Не удостоив Гаврюху ответом, я вышел. И отправился в холодную комнату. Недавно мать совсем переселила меня в нее. Со стен смела паутину, земляной пол посыпала песком. А когда сделала все, сказала:
— Ну вот. Большего постояльцу и не положено.
Я не возразил. Даже поблагодарил ее. И сделал это от чистого сердца. Мне и в самом деле было лучше в этой комнате. Никто не мешал читать и думать.
Только холодно было спать. Весна лишь начиналась. По утрам деревья еще рядились в иней. Мороз печатал и на стеклах окон легкие узоры. И я корчился на жестком топчане под ветхой дерюгой. Но я не жаловался. Да и жаловаться не было проку. Мать выслушала бы и сказала:
— Не нравится? Можешь искать другое жилье. Удерживать не стану…
Войдя в комнату, я повалился на топчан. Обида и злость перемешивались в груди. А перед глазами стояли Прошка и Гаврюха. Один — пухлый от голода, другой — розовощекий от сытости. И вспоминался разговор с ребятами. Они терпеливо дожидались в клубе. И когда я рассказал обо всем, долго молчали.
— Да, — протянул Сережка Клоков, глядя через окно. — Трудное время. Столько лишений.
— Жалко Прошку, — сказал Андрюшка Лисицин и скривился, точно самому стало больно. — Такой парень… А мы ни разу не проведали.
— А почему так? — спросил Яшка Поляков, обводя ребят осуждающим взглядом. — Да потому, что мало у нас этого… Как его?.. Сообщения, что ли? Мало, стало быть, меж собой сообщаемся. Все в сельсовете да в клубе. А почему бы не собираться в хатах? Сперва, к примеру, у меня. Потом — у тебя. Потом — у него.

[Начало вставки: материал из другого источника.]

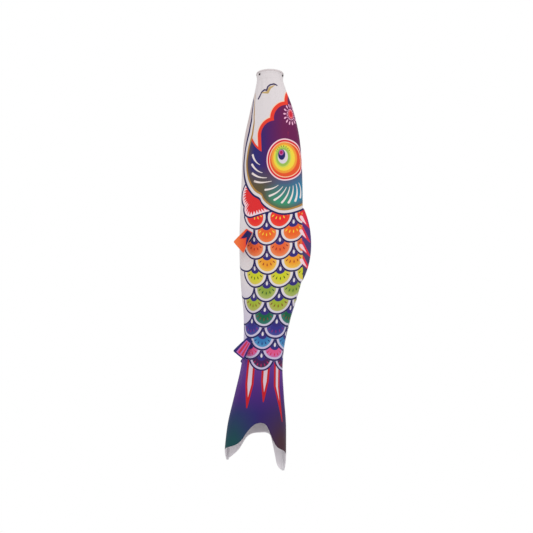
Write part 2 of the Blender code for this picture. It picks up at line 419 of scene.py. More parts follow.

— Тут другое, — вмешался Семка Судариков. — Тот же крестком. Другим хлеб дает. А комсомольцам… Кто из нас получил от него помощь? А разве ж мы не такие люди?
— Такие и не такие, — ответил Гришка Орчиков. — Мы должны заботиться не о себе, а о других. Я хочу сказать, о других больше, чем о себе. Иначе какие ж мы будем комсомольцы?..
Теперь, лежа на топчане, я думал об этом разговоре. Такие мы или не такие? Насколько больше других отпущено нам невзгод и лишений? И где та дорожка, которой надо держаться, чтобы не сбиться с пути?